Voice, in meetings and in conversation, has always played a major role in the conduct of business 
in the office. Since the introduction of the telephone, the role of voice in the office has reached 
major proportions. There have been many improvements in telephony since commercial service began 
in the 1880's, but except for direct dialing, few have resulted in functional improvements for the 
subscriber. The advent of computers and new communications technologies has begun to allow the 
developers of telephone equipment to provide substantial increases in function and convenience. In 
addition to improvements in voice communications, these advances include data and video 
transmission, with recent forays into electronic mail and other non-voice functions. 

At PARC, we and our colleagues have approached the problem of office productivity from a 
different perspective. Our research into personal information systems has provided considerable 
experience with the design, production, and use of personal computers and programs that augment 
or supplant traditional paper-based office activities. At the heart of this work is the personal computer, 
such as the Xerox 8010 Professional Workstation. The personal workstation gives its user a coherent 
and integrated user interface supporting the creation, modification, storage, and printing of documents, 
memos, messages, and personal databases. High-speed Ethernet communications link each workstation 
to those of other users and to other computers that provide a variety of services, such as file storage, 
electronic mail distribution, and high-quality printing. 

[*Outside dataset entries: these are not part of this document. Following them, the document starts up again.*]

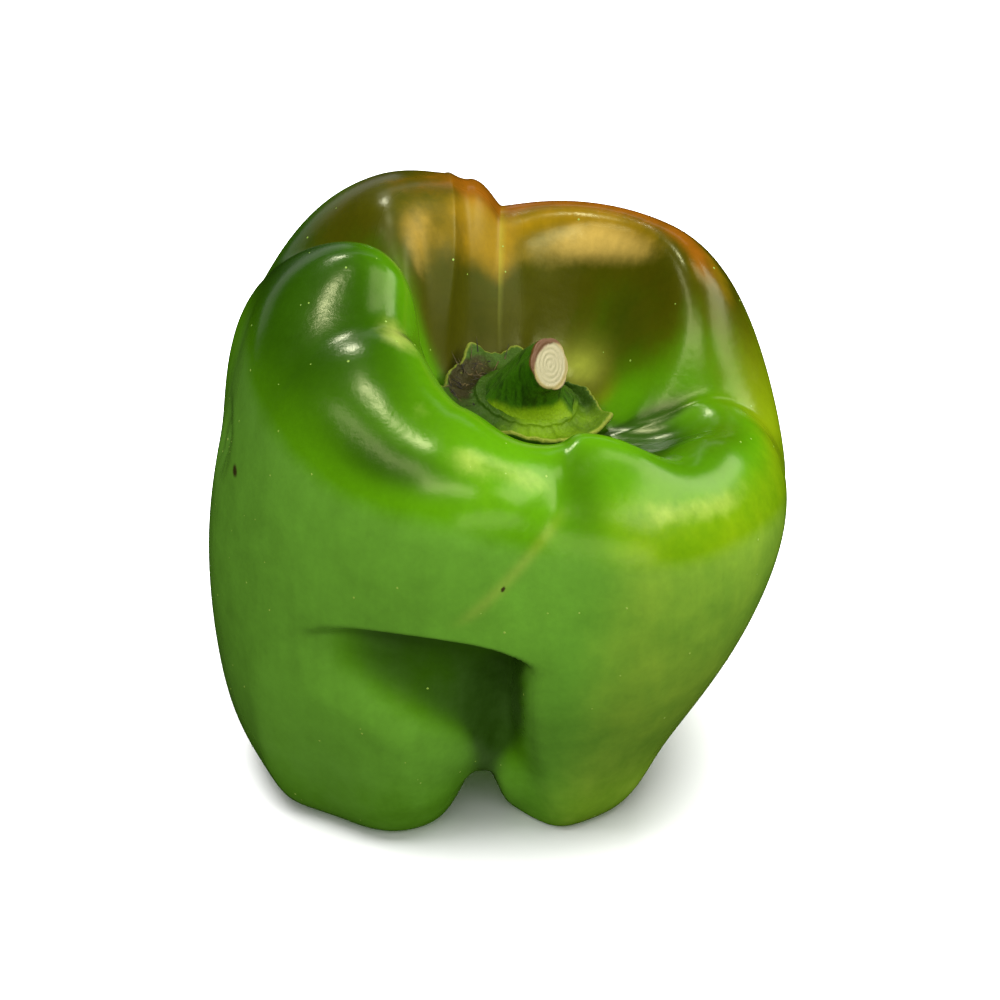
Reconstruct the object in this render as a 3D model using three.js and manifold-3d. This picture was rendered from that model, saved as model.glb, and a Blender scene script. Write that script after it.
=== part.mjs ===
// A ripening green bell pepper, standing on the four feet of its blossom end.
// Millimetres and degrees, +Z up. The origin is on the surface it stands on, under the middle of the
// fruit. -Y is the front, where two feet and the ledge above them show, and azimuths are counted from
// +X towards +Y, so 270 is the front.
//
// The fruit is one closed skin stretched over twelve meridians, six lobes and the six furrows between
// them. Each meridian is a spline from the blossom end, under the foot, up the wall, over the crest and
// down the throat to the seat of the calyx. The calyx is a saucer with a toothed margin in that throat,
// and the stem is a ribbed stub that leans out of it and is cut off aslant.
import * as THREE from "three";
import { mergeVertices } from "three/addons/utils/BufferGeometryUtils.js";
import Module from "manifold-3d";

const wasm = await Module();
wasm.setup();

// Driving dimensions

const GAP = 0.3; // clearance between neighbouring pieces
const OFFSET = [0.75, -0.85]; // brings the middle of the bounding box over the origin

const BLOSSOM_HEIGHT = 13; // of the blossom end above the surface
const SEAT_RADIUS = 8; // where the throat turns into the seat of the calyx
const SEAT_HEIGHT = 57; // in the middle of the seat
const SEAT_TILT = 10; // the seat leans towards +X
const LOW = 0.2; // heights of the wall's three rings, as shares of the crest's height
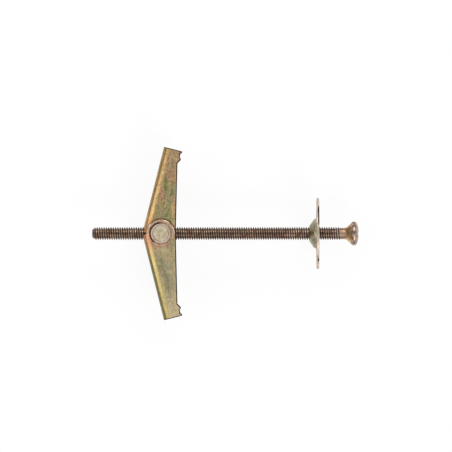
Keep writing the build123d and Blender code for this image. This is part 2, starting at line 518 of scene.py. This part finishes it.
def finish_wing(name, side, colours):
    """Yellow chromate over zinc on pressed sheet: a thin film whose thickness
    drifts, so it turns from gold to olive, rose and grey-green over a few
    millimetres, with fine rolling grain along the wing and a worn rivet seat.
    Places are in mm from the pivot, x across the wing and y along it."""
    material, tree, shader = new_finish(name, 0.34)
    turn = (0, 0, -LEAN) if side > 0 else (math.pi, 0, LEAN)
    own = measured_from(tree, PIVOT, turn)
    parts = add(tree, "ShaderNodeSeparateXYZ", [("Vector", own)])
    x, y = parts.outputs["X"], parts.outputs["Y"]
    radius = distance(tree, own, (1, 1, 0))
    stretched = scaled(tree, own, (1.0, 0.35, 1.0))
    grainwise = scaled(tree, own, (1.0, 0.12, 1.0))

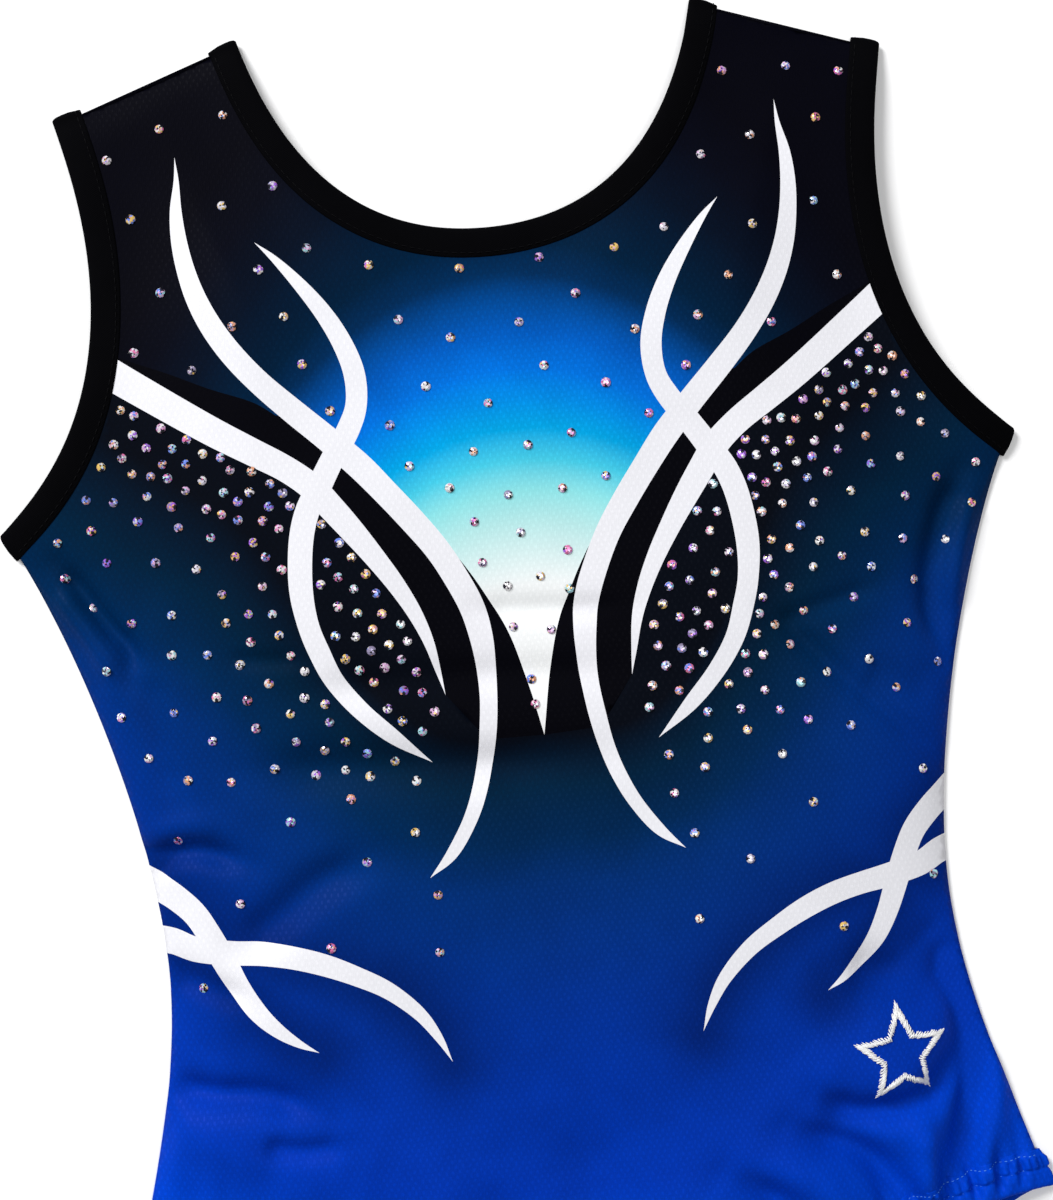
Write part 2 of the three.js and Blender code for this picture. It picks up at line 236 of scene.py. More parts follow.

Ironically, the typical office in our laboratory includes a multi-function workstation and a 
stand-alone telephone instrument — two isolated systems. Telephone equipment manufacturers have 
approached the merger of these technologies by treating office applications as extensions to their 
basic telephone service [Strudwick, Jud, Edwards]. With the Etherphone project, we have the 
opportunity to gain additional insights into the potential for voice by instead treating voice 
communications as an extension to our existing office systems. 

This paper discusses our goals and our reasons for undertaking the project. An overview of the 
system architecture is presented, and the fundamentals of Ethernet voice transmission are described. 
These introductory sections provide the context for a description of the structure and functions of 
the major system components, including applications packages and programs that have been developed 
for existing workstations. 



2. Objectives 

The drawbacks of the telephone are as evident as its benefits. So many calls fail to reach the 
intended party that the term "telephone tag" has been coined to describe the resulting frustration. 
Conversely, when a call is successful, the called party often wishes it had failed; unwanted or ill-timed 
telephone calls are a major source of interruption and annoyance in the workplace. 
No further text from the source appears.